• **Data listing**
+++++
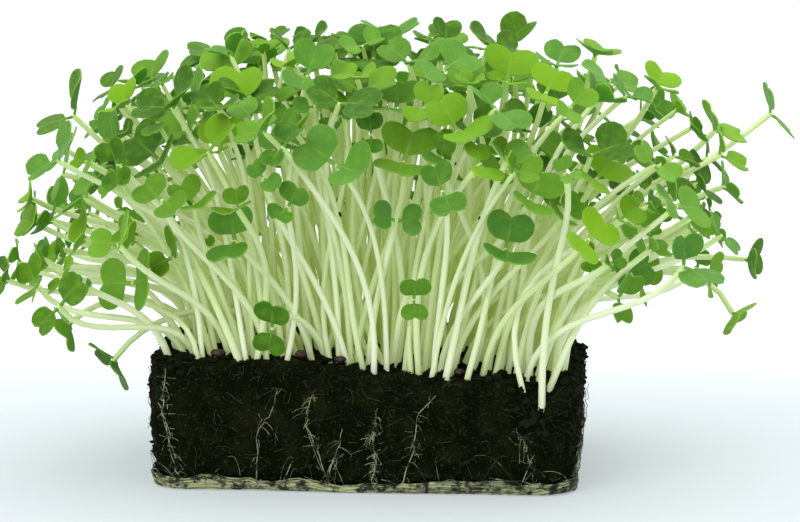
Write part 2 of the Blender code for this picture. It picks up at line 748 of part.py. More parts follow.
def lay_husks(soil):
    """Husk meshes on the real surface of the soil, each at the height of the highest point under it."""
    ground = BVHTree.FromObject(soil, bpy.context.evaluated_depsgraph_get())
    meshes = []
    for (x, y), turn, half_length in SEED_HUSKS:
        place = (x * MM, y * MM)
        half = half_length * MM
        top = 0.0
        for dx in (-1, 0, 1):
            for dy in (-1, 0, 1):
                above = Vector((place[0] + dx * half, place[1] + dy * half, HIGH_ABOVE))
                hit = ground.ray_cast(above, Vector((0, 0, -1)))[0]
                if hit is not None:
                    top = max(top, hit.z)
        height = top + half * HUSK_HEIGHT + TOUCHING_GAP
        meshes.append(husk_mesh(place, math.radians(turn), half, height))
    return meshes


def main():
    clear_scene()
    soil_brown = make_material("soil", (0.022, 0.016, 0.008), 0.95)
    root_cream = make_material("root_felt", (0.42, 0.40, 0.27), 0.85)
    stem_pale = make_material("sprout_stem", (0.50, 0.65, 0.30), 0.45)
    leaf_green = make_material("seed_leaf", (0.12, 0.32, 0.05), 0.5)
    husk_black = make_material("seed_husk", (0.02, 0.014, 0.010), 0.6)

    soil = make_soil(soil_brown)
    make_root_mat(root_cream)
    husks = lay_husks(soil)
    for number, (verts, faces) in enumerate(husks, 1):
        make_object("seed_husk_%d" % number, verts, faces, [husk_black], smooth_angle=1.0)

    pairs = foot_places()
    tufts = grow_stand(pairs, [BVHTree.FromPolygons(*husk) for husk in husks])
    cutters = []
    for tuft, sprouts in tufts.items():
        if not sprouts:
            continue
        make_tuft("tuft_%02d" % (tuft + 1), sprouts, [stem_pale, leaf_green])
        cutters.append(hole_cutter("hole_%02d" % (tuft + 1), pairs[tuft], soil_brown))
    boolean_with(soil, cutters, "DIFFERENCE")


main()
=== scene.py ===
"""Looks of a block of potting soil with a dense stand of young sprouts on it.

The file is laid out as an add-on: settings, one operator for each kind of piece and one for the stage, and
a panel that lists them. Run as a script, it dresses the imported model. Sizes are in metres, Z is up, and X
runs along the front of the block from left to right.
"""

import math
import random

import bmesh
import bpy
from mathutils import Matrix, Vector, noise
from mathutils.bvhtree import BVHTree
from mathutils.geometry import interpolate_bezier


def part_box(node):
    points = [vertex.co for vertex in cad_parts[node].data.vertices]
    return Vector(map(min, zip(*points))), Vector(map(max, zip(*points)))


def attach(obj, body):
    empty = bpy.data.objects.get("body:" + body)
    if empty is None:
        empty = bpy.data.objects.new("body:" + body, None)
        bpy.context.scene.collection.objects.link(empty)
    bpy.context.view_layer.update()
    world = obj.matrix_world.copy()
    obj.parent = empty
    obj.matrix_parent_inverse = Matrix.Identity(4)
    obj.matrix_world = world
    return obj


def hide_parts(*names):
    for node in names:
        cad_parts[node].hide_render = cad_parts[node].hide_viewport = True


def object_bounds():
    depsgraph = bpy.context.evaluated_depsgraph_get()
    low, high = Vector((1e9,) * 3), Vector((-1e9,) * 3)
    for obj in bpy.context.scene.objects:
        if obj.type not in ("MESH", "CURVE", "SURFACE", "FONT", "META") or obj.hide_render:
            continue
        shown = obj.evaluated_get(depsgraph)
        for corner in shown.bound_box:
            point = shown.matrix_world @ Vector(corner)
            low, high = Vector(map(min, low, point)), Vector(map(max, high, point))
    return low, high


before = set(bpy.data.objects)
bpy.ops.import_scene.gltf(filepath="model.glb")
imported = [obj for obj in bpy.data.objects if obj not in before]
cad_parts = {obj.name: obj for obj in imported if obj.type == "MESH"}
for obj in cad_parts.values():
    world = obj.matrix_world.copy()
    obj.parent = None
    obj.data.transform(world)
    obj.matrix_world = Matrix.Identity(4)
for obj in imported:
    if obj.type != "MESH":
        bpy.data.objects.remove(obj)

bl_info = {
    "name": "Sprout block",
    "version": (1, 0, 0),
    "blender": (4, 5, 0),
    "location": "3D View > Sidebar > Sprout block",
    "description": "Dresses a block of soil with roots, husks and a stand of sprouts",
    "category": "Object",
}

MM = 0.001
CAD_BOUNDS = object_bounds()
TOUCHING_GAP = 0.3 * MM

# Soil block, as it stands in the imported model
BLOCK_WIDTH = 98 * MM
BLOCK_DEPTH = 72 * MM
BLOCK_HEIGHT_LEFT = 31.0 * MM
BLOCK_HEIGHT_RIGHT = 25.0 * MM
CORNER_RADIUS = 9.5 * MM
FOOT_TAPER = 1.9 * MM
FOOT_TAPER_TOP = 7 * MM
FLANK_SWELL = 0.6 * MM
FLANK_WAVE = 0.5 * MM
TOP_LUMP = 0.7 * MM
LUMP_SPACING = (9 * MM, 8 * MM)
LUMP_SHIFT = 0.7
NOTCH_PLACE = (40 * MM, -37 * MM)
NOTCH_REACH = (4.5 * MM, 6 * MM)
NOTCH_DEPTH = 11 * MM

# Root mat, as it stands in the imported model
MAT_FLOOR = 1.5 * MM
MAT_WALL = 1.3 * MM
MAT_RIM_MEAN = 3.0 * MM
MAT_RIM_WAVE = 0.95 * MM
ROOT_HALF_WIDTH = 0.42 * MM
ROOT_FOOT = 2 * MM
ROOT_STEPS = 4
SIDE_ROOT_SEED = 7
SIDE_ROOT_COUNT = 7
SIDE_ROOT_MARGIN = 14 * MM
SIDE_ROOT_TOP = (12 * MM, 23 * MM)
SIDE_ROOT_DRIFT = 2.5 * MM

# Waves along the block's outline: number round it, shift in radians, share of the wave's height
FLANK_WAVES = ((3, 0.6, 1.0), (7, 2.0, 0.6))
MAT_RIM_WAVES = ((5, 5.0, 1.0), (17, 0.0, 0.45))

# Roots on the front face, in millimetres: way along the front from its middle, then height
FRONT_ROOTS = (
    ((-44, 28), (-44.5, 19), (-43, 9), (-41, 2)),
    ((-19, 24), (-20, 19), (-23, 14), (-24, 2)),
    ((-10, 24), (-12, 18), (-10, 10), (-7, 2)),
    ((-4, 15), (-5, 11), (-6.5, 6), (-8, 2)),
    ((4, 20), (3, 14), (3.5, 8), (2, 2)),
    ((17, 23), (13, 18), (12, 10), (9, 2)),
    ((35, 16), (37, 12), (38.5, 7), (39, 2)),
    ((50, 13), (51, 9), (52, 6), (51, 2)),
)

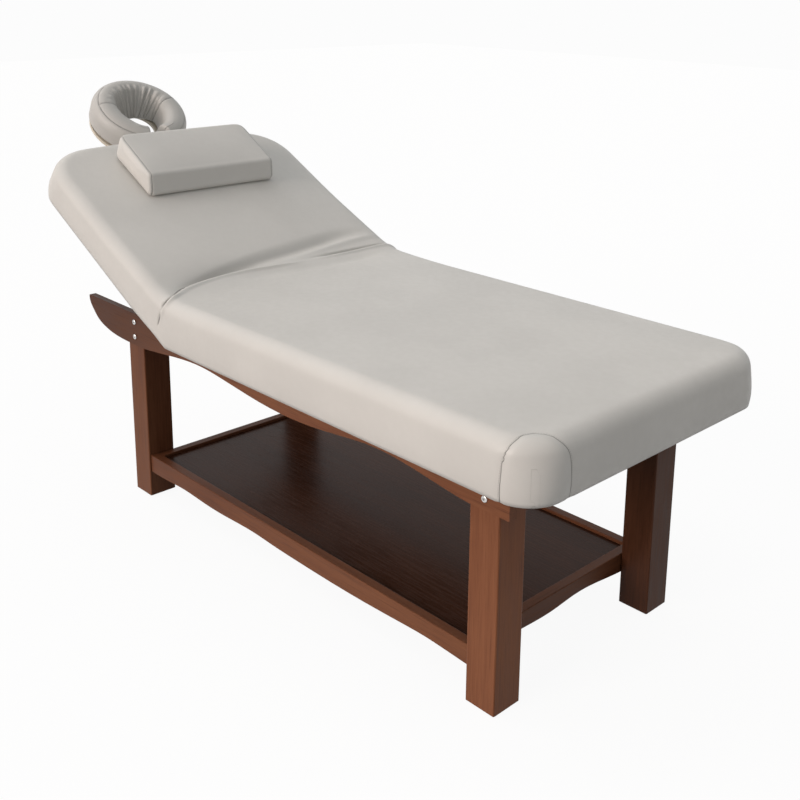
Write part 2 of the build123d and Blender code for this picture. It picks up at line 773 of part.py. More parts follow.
+++++
Retype, word for word, every line from the line with "soil = make_soil(soil_brown)" to the line with "zip(*points))), Vector(map(max, zip(*points)))", inclusive. Add nothing.

    soil = make_soil(soil_brown)
    make_root_mat(root_cream)
    husks = lay_husks(soil)
    for number, (verts, faces) in enumerate(husks, 1):
        make_object("seed_husk_%d" % number, verts, faces, [husk_black], smooth_angle=1.0)

    pairs = foot_places()
    tufts = grow_stand(pairs, [BVHTree.FromPolygons(*husk) for husk in husks])
    cutters = []
    for tuft, sprouts in tufts.items():
        if not sprouts:
            continue
        make_tuft("tuft_%02d" % (tuft + 1), sprouts, [stem_pale, leaf_green])
        cutters.append(hole_cutter("hole_%02d" % (tuft + 1), pairs[tuft], soil_brown))
    boolean_with(soil, cutters, "DIFFERENCE")


main()
=== scene.py ===
"""Looks of a block of potting soil with a dense stand of young sprouts on it.

The file is laid out as an add-on: settings, one operator for each kind of piece and one for the stage, and
a panel that lists them. Run as a script, it dresses the imported model. Sizes are in metres, Z is up, and X
runs along the front of the block from left to right.
"""

import math
import random

import bmesh
import bpy
from mathutils import Matrix, Vector, noise
from mathutils.bvhtree import BVHTree
from mathutils.geometry import interpolate_bezier


def part_box(node):
    points = [vertex.co for vertex in cad_parts[node].data.vertices]
    return Vector(map(min, zip(*points))), Vector(map(max, zip(*points)))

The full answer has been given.